■ INSTRUCTIONS TO FOLLOW
Return the full material exactly.

■ INFORMATION SHOWN
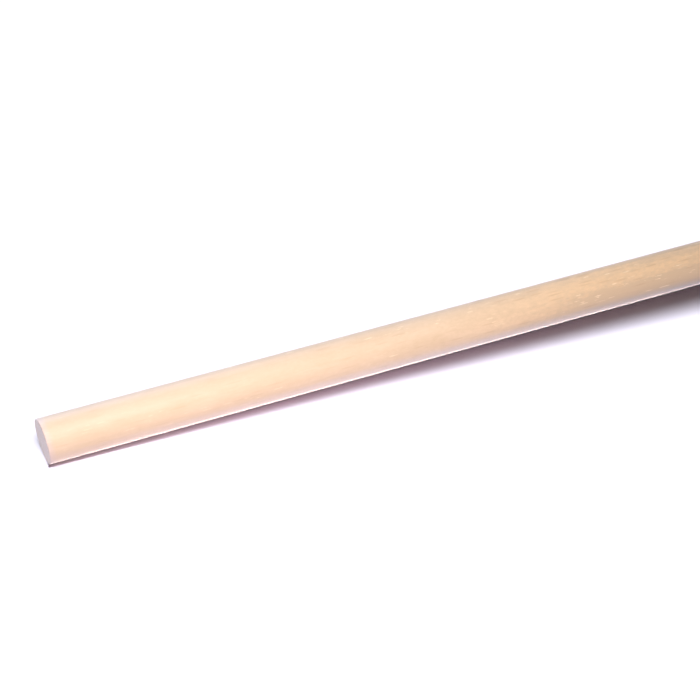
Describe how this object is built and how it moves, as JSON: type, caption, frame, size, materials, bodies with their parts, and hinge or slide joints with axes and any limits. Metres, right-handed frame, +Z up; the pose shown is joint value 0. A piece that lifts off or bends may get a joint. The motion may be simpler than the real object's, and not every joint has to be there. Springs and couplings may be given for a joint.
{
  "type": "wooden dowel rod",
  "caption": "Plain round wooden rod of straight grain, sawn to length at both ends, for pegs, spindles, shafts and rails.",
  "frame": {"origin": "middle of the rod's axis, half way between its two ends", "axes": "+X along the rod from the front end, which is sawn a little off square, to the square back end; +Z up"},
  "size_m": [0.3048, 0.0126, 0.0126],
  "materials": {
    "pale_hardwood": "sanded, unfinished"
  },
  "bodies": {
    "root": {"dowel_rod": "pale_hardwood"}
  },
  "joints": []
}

■ SOLVED PROBLEM
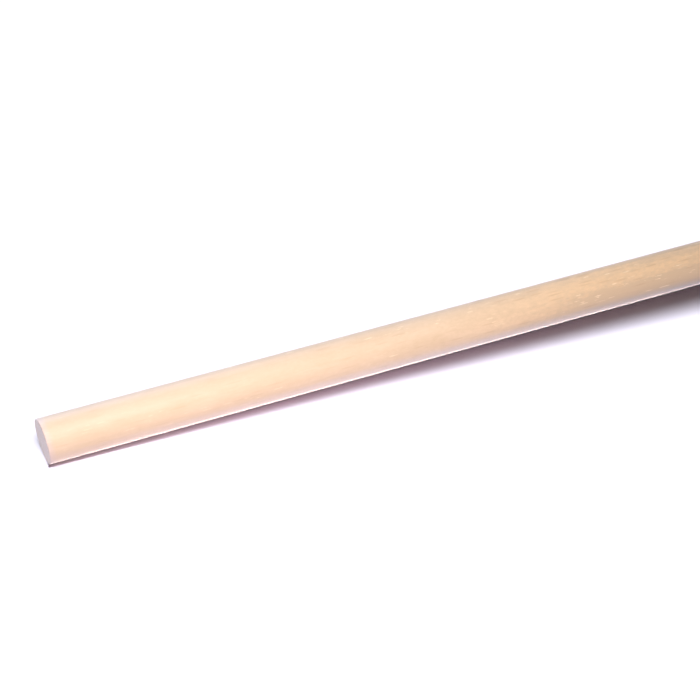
Describe how this object is built and how it moves, as JSON: type, caption, frame, size, materials, bodies with their parts, and hinge or slide joints with axes and any limits. Metres, right-handed frame, +Z up; the pose shown is joint value 0. A piece that lifts off or bends may get a joint. The motion may be simpler than the real object's, and not every joint has to be there. Springs and couplings may be given for a joint.
{
  "type": "wooden dowel rod",
  "caption": "Plain round wooden rod of straight grain, sawn to length at both ends, for pegs, spindles, shafts and rails.",
  "frame": {"origin": "middle of the rod's axis, half way between its two ends", "axes": "+X along the rod from the front end, which is sawn a little off square, to the square back end; +Z up"},
  "size_m": [0.3048, 0.0126, 0.0126],
  "materials": {
    "pale_hardwood": "sanded, unfinished"
  },
  "bodies": {
    "root": {"dowel_rod": "pale_hardwood"}
  },
  "joints": []
}